When she plays Cookie on Empire, Henson wears a wig with her hair braided down underneath. “In that case, I would do my home regimen, wash it, have my braider come braid it down,” she explains. “I’m probably going to have my hair braided down for two weeks max.” But in the interim, while her hair is braided, she’ll take the wig off after shooting and use her Ultra Chill Serum every other night. “It just makes your scalp feel good. That’s what you want — relief to your scalp without washing,” Henson says.
On set, her philosophy is trying to “stay in my lane” and let the hair and makeup teams work their magic. Since she has a wig, “no one’s touching my hair. You can do whatever you want to that wig. I don’t care. If it’s for the character, like that’s your job,” she says. “Just like they hired me to bring this character to life, they hired the makeup people to do their research…. OK, that’s how Cookie’s going to wear her hair this week? OK. So now it’s my job to sell it.” That’s not to say she doesn’t ask them to apply a little hair serum before the wig goes on and she becomes Cookie, of course.

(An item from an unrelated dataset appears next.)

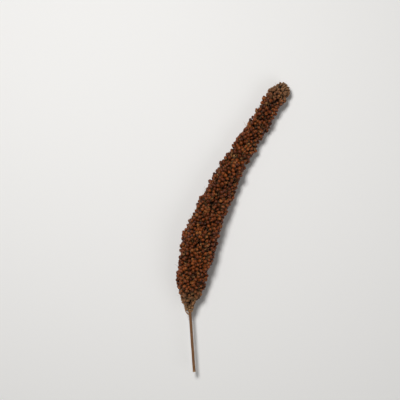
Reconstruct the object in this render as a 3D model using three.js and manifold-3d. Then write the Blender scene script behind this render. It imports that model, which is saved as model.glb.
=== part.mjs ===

Much like how the natural hair movement inspired Black-ish actress Tracee Ellis Ross to launch her hair-care brand Pattern Beauty at Ulta last year, Henson says the conversations around natural hair in Hollywood (on Little and Insecure) have also played into her brand, which is made for all hair types. “This is why I made it — because there was a problem and I needed a solution. [It’s not a] celebrity wanting to put her name on a brand and push it. This is mine. I came up with it because I needed it,” she says.